Was actual garbage used in the making of these cupcakes? An artist never shares her secret!

After The Gift Ceremony, The Sim Red Devil Confronted Sim Chanel

The Sim Red Devil was really hurt that he wasn't given a Sim Chanel-O-Ween gift.

Sim Chanel Told The Sim Red Devil To Get Over Himself

They stared each other down. Neither party seemed intimidated. This standoff could've gone on for hours.
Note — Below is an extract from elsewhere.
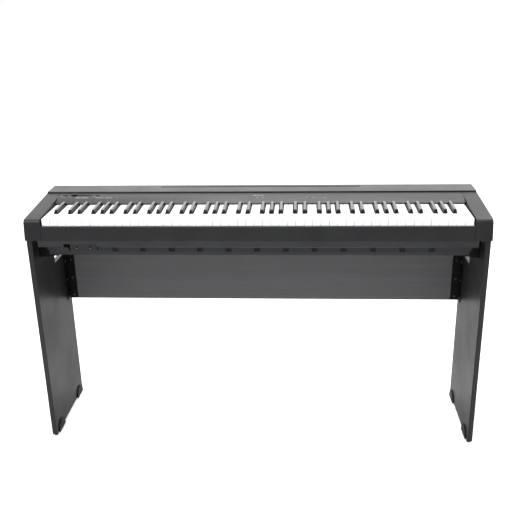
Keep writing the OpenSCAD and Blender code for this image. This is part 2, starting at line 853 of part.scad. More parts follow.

But Then, The Sim Red Devil Spilled Some Dirt

"Well, I know where Sim Chanel #2 is right this second," the Sim Red Devil said. "And as far as I'm concerned, your lame, exclusionary gift exchange can shove it."

Sim Chanel's feathers were visibly ruffled.

The Sim Red Devil Said He Would Never Reveal Sim Chanel #2's Whereabouts

The Sim Red Devil ran away. Sim Chanel followed.

However, Sim Chanel & Sim Chanel #3 Suddenly Fused Together At The Top Of The Staircase

Neither Sim Chanel nor Sim #3 could move. Someone peed all over the carpet. The Sim Red Devil turned around and stared at the mess.

The Sim Red Devil Wondered If He Had Something To Do With It

Do I have magic powers? the Sim Red Devil asked himself. Did I do this? I'm going to assume I did this.

The Chanels Vulcan Mind Melded About Stinky Socks

Oh. OK.

The Sim Red Devil Laughed At Sim Chanel & Sim Chanel #3

"I did this to you two," the Sim Red Devil hissed. "This is what you get for excluding me."

The Sim Red Devil Laughed At Sim Chanel #3 & Sim Chanel

"Good luck getting unstuck, you mohair-covered goobers," he cackled. And then, the Sim Red Devil sprinted back to his lair.

The Sim Red Devil Celebrated His Victory

Atta boy, Sim Red Devil. You earned that microwavable dinner.

Will we ever find out what happened to Sim Chanel #2? Will Sim Chanel and Sim Chanel #3 ever break free? What's going to happen to all of those cats? TO BE CONTINUED.